A un certain moment, il lui faut l’appui d’une bande qui a le bras politique long… A charge de revanche, ce qui advient dans la troisième partie, plus politico-thriller où le désenchantement, la peur, le silence réapparaissent comme au temps de l’ère soviétique. Les puissants, les bandes tombent pour laisser place à la nouvelle vague. Avec la bande, ils se retrouvent dans un ancien camp encore en activité. Plein, non pas de détenus politiques, mais de tous ces pauvres hères qui divaguent et font peur aux paysans russes qui ont trouvé là, même s’ils sont enfermés, un semblant de cohérence avec des chiens-garous.
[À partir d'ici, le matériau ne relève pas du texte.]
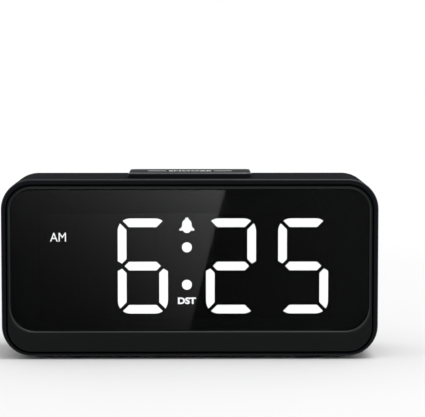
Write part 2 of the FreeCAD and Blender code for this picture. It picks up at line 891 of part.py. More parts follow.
def make_rear_cover():
    """Tray-shaped back with a tongue that plugs into the sleeve, posts, and holes for all that it carries."""
    tray = panel(case_area, joint_y + cover_seam, back_y, case_corner_radius)
    tray = tray.makeFillet(back_edge_fillet, edges_at_depth(tray, back_y))
    tongue_area = grow(case_area, -wall - tongue_clearance)
    tongue_radius = inner_corner_radius - tongue_clearance
    tongue = panel(tongue_area, tongue_front_y, cover_inner_y, tongue_radius)
    hollow_area = grow(tongue_area, -tongue_wall)
    hollow = panel(hollow_area, tongue_front_y, cover_inner_y, tongue_radius - tongue_wall)
    shell = fused([tray, tongue]).cut(hollow)
    skirt_y = cover_inner_y - door_skirt_depth
    solids = [
        plate(grow(opening_area, door_skirt_wall), skirt_y, door_seat_y),
        plate(grow(door_area, door_skirt_wall), door_seat_y - door_shelf, door_seat_y),
        rod(door_screw_x, cell_z, board_post_radius, door_boss_y, door_seat_y),
    ]
    for x, z in corner_posts:
        solids.append(rod(x, z, post_radius, post_back_y + screw_clearance, cover_inner_y))
    for x, z in board_posts:
        solids.append(rod(x, z, board_post_radius, board_back_y, cover_inner_y))
    shell = fused([shell] + solids)
    shank_hole = screw_shank_radius + screw_clearance
    tools = [
        panel(opening_area, skirt_y, back_y, door_opening_radius),
        panel(grow(door_area, door_clearance), door_seat_y, back_y + wall, door_radius + door_clearance),
        rod(door_screw_x, cell_z, shank_hole, door_boss_y, back_y),
        rod(inlet_x, inlet_z, inlet_nose_radius + inlet_clearance, cover_inner_y - wall, back_y + wall),
    ]
    for x, z in corner_posts:
        tools.append(rod(x, z, shank_hole, post_back_y, back_y))
        tools.append(rod(x, z, cover_screw_head_radius + screw_clearance, cover_screw_head_y, back_y + wall))
    for x, z in board_posts:
        tools.append(rod(x, z, shank_hole, board_back_y, board_y + board_screw_length + screw_clearance))
    for x in button_places.values():
        tools.append(rod(x, button_z, button_radius + button_clearance, cover_inner_y - wall, back_y + wall))
    slot_width = slider_width + slider_travel + 2 * slider_clearance
    slot_area = centred(slider_x, slider_z, slot_width, slider_height + 2 * slider_clearance)
    tools.append(plate(slot_area, cover_inner_y - wall, back_y + wall))
    for x, z in sound_hole_places():
        tools.append(rod(x, z, sound_hole_radius, cover_inner_y - wall, back_y + wall))
    return cut(shell, tools)


def make_cover_screws():
    """Screws in the four corners of the back cover."""
    screws = []
    tip_y = cover_screw_head_y - cover_screw_length
    for x, z in corner_posts:
        screws.append(screw(x, z, cover_screw_head_y, tip_y, cover_screw_head_radius))
    return Part.Compound(screws)


def make_back_button(x):
    """Round cap with a flange behind the cover and a stem that rests on its switch's plunger."""
    flange_y = cover_inner_y - button_flange_gap
    cap = rod(x, button_z, button_radius, flange_y - button_flange_thickness, back_y + button_proud)
    cap = cap.makeChamfer(button_edge_chamfer, edges_at_depth(cap, back_y + button_proud))
    flange = rod(x, button_z, button_flange_radius, flange_y - button_flange_thickness, flange_y)
    stem_y = board_back_y + tact_switch_height + tact_plunger_proud
    stem = rod(x, button_z, button_stem_radius, stem_y, flange_y)
    return fused([cap, flange, stem])


slider_rest_x = slider_x + slider_travel / 2
slide_switch_face_y = board_back_y + slide_switch_depth


def make_alarm_slider():
    """Alarm on and off knob: a ribbed cap, a flange behind the slot and a stem into its switch."""
    flange_y = cover_inner_y - slider_flange_gap
    cap_area = centred(slider_rest_x, slider_z, slider_width, slider_height)
    cap = plate(cap_area, flange_y, back_y + slider_proud)
    grooves = []
    for index in range(slider_rib_count):
        x = slider_rest_x + (index - (slider_rib_count - 1) / 2) * slider_width / slider_rib_count
        area = centred(x, slider_z, slider_width / slider_rib_count / 2, slider_height)
        grooves.append(plate(area, back_y + slider_proud - slider_rib_depth, back_y + slider_proud))
    flange_area = grow(cap_area, slider_flange_reach)
    flange = plate(flange_area, flange_y - slider_flange_thickness, flange_y)
    stem_area = centred(slider_rest_x, slider_z, slider_stem_width, slider_stem_height)
    stem = plate(stem_area, slide_switch_face_y - slider_stem_sunk, flange_y)
    return cut(fused([cap, flange, stem]), grooves)


def make_slide_switch():
    """Body of the alarm slide switch, with a slot that the knob's stem runs in."""
    body = plate(centred(slider_x, slider_z, slide_switch_width, slide_switch_height),
                 board_back_y, slide_switch_face_y)
    slot_width = slider_stem_width + slider_travel + 2 * slider_clearance
    slot_area = centred(slider_x, slider_z, slot_width, slider_stem_height + 2 * slider_clearance)
    slot_y = slide_switch_face_y - slider_stem_sunk - slider_clearance
    return body.cut(plate(slot_area, slot_y, slide_switch_face_y))


inlet_mouth_y = back_y - inlet_nose_sunk
inlet_floor_y = board_back_y + inlet_floor


def make_power_inlet():
    """Barrel socket on the main board, whose nose fills the hole in the back cover."""
    shoulder_y = cover_inner_y - inlet_shoulder_gap
    body = plate(centred(inlet_x, inlet_z, inlet_size, inlet_size), board_back_y, shoulder_y)
    nose = rod(inlet_x, inlet_z, inlet_nose_radius, shoulder_y, inlet_mouth_y)
    bore = rod(inlet_x, inlet_z, inlet_bore_radius, inlet_floor_y, inlet_mouth_y)
    return fused([body, nose]).cut(bore)


def make_inlet_pin():
    """Centre pin of the power inlet."""
    tip_y = inlet_mouth_y - inlet_pin_sunk
    pin = rod(inlet_x, inlet_z, inlet_pin_radius, inlet_floor_y, tip_y)
    return pin.makeChamfer(inlet_pin_chamfer, edges_at_depth(pin, tip_y))


def make_buzzer():
    """Sounder can on the main board, with its port towards the sound holes."""
    face_y = cover_inner_y - buzzer_gap
    can = rod(buzzer_x, buzzer_z, buzzer_radius, board_back_y, face_y)
    return can.cut(rod(buzzer_x, buzzer_z, buzzer_port_radius, face_y - buzzer_port_depth, face_y))


# Back-up cell

cell_back_y = board_back_y + holder_floor + contact_thickness
cell_face_y = cell_back_y + cell_thickness
holder_inner_radius = cell_radius + cell_clearance
holder_outer_radius = holder_inner_radius + holder_wall


def make_cell_holder():
    """Round cup on the main board, notched at one side for the upper contact."""
    cup = rod(cell_x, cell_z, holder_outer_radius, board_back_y, board_back_y + holder_height)
    bowl = rod(cell_x, cell_z, holder_inner_radius, board_back_y + holder_floor, board_back_y + holder_height)
    notch = block(cell_x, cell_x + holder_outer_radius, board_back_y, board_back_y + holder_height,
                  cell_z - holder_notch_width / 2, cell_z + holder_notch_width / 2)
    return cut(cup, [bowl, notch.cut(rod(cell_x, cell_z, holder_inner_radius, board_back_y, cell_face_y))])


def make_coin_cell():
    """Back-up coin cell, with the step round its negative side."""
    can = rod(cell_x, cell_z, cell_radius, cell_back_y + cell_step_depth, cell_face_y)
    base = rod(cell_x, cell_z, cell_radius - cell_step_width, cell_back_y, cell_back_y + cell_step_depth)
    return fused([can, base])


def make_cell_contacts():
    """Leaf under the cell, and a strip that climbs the notch and laps over the cell's rim."""
    half = contact_width / 2
    leaf = block(cell_x - contact_width, cell_x + contact_width, board_back_y + holder_floor, cell_back_y,
                 cell_z - half, cell_z + half)
    strip_x = cell_x + holder_inner_radius
    riser = block(strip_x, strip_x + contact_thickness, board_back_y, cell_face_y + contact_thickness,
                  cell_z - half, cell_z + half)
    lap = block(strip_x - contact_overlap, strip_x + contact_thickness, cell_face_y,
                cell_face_y + contact_thickness, cell_z - half, cell_z + half)
    return Part.Compound([leaf, fused([riser, lap])])


def make_battery_door():
    """Door over the cell, with a locating rib and finger grips."""
    door = panel(door_area, door_seat_y, back_y, door_radius)
    rib_area = grow(opening_area, -door_clearance)
    rib_radius = door_opening_radius - door_clearance
    rib = panel(rib_area, door_seat_y - door_rib_depth, door_seat_y, rib_radius)
    rib = rib.cut(panel(grow(rib_area, -door_rib_wall), door_seat_y - door_rib_depth, door_seat_y,
                        rib_radius - door_rib_wall))
    tools = [
        rod(door_screw_x, cell_z, screw_shank_radius + screw_clearance, door_seat_y, back_y),
        rod(door_screw_x, cell_z, screw_head_radius + screw_clearance, door_screw_seat_y, back_y),
    ]
    for index in range(door_grip_count):
        x = door_area.left + door_radius + index * door_grip_spacing
        grip_area = centred(x, cell_z, door_grip_width, door_grip_height)
        tools.append(plate(grip_area, back_y - door_grip_depth, back_y))
    return cut(fused([door, rib]), tools)


def make_door_screw():
    """Captive screw of the battery door."""
    tip_y = door_screw_seat_y - door_screw_length
    return screw(door_screw_x, cell_z, door_screw_seat_y, tip_y, screw_head_radius)


nodes = {
    "housing": make_housing(),
    "rubber_feet": make_feet(),
    "front_frame": make_front_frame(),
    "display_lens": make_display_lens(),
    "led_reflector": make_reflector(),
    "lit_segments": Part.Compound(segments(lit_segments, *pipe_span) + colon_dots(*pipe_span)),
    "unlit_segments": Part.Compound(segments(unlit_segments, *pipe_span)),
    "indicator_windows": Part.Compound(indicators(*pipe_span)),
    "segment_leds": make_leds(),
    "display_board": make_display_board(),
    "display_screws": make_display_screws(),
    "pin_header": make_pin_header(),
    "header_socket": make_header_socket(),
    "main_board": make_main_board(),
    "board_screws": make_board_screws(),
    "clock_chip": make_clock_chip(),
    "crystal": make_crystal(),
    "capacitor": make_capacitor(),
    "resistors": make_resistors(),
    "snooze_switch": make_snooze_switch(),
    "snooze_plunger": make_snooze_plunger(),
    "snooze_bar": make_snooze_bar(),
    "rear_cover": make_rear_cover(),
    "cover_screws": make_cover_screws(),
    "button_switches": make_button_switches(),
    "alarm_slider": make_alarm_slider(),
    "slide_switch": make_slide_switch(),
    "power_inlet": make_power_inlet(),
    "inlet_pin": make_inlet_pin(),
    "buzzer": make_buzzer(),
    "cell_holder": make_cell_holder(),
    "coin_cell": make_coin_cell(),
    "cell_contacts": make_cell_contacts(),
    "battery_door": make_battery_door(),
    "door_screw": make_door_screw(),
}
for name, x in button_places.items():
    nodes[name + "_button"] = make_back_button(x)
    nodes[name + "_plunger"] = make_button_plunger(x)

os.makedirs("parts", exist_ok=True)
for name, shape in nodes.items():
    shape.exportStep(os.path.join("parts", name + ".step"))
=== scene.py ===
"""Looks of a compact LED alarm clock: finishes, signs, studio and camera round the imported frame.

Metres, in the part's own frame: X runs across the face, Y from front to back and Z up, with the origin
on the surface that the feet stand on.
"""

import logging
import math
from collections.abc import Sequence
from dataclasses import dataclass, field
from enum import Enum

import bmesh
import bpy
from mathutils import Matrix, Vector


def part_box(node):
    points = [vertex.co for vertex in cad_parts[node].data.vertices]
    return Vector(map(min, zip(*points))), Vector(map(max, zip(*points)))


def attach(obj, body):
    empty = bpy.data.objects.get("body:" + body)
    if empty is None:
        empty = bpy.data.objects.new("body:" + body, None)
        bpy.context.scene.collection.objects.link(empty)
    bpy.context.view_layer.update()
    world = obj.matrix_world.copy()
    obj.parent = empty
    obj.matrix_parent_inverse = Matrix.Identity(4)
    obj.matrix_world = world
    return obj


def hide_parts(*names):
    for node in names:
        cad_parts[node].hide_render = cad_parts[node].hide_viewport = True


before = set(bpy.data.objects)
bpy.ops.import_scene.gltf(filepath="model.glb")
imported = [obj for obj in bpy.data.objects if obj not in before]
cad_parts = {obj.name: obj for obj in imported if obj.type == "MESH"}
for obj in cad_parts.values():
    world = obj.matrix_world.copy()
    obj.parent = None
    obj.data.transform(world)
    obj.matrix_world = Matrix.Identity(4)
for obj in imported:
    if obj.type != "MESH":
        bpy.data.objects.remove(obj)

log = logging.getLogger("alarm_clock")

Colour = tuple[float, float, float]
Factors = tuple[float, float, float]
Pair = tuple[float, float]
Source = float | Vector | bpy.types.NodeSocket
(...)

La Russie, un pays qui paraît désagrégé, dévasté où l’idéologie a disparu au profit du roi pognon, enfin pas pour tous . Pour les autres, c’est reparti sans le bien-être quotidien qu’ils connaissaient avant. La Russie, un pays protéiforme avec ses légendes modernes
Sergueï Lebedev aborde plusieurs questions sur la Russie. Peut-on avoir confiance en ce nouveau régime ? Pas sûr puisque les visages et les portes se referment. Comment peut-on faire son deuil de tous ces ancêtres morts sans être enterrés, car, malgré le communisme, la religion, les foies traditionnelles ont persisté et perdurent. En quoi ce nouveau régime est-il différent de l’ancien par rapport à l’être humain ? Le nouveau régime achève les anciens bras armés, rassurez-vous, les têtes sont toujours là.
Ce livre ne pourrait-il pas être aussi un livre-garou où sous couvert d’un roman familial, onirique, d’espionnage, l’auteur parle des doutes quant à l’avenir de la Russie ? Nous sommes avant l’élection de l’actuel président et la guerre contre les Tchétchènes n’en est qu’à ses prémices.
Un livre foisonnant, profond et d’une lecture plus qu’agréable sur un immense pays en proie au doute existentiel, d’un futur qu’il ne peut bien discerner, à la peur et à l’exaltation d’une liberté que les russes aimeraient ouverte et définitive.
Superbe lecture. J'apprécie ces livres qui me rendent curieuses, peut-être un peu moins ignorante.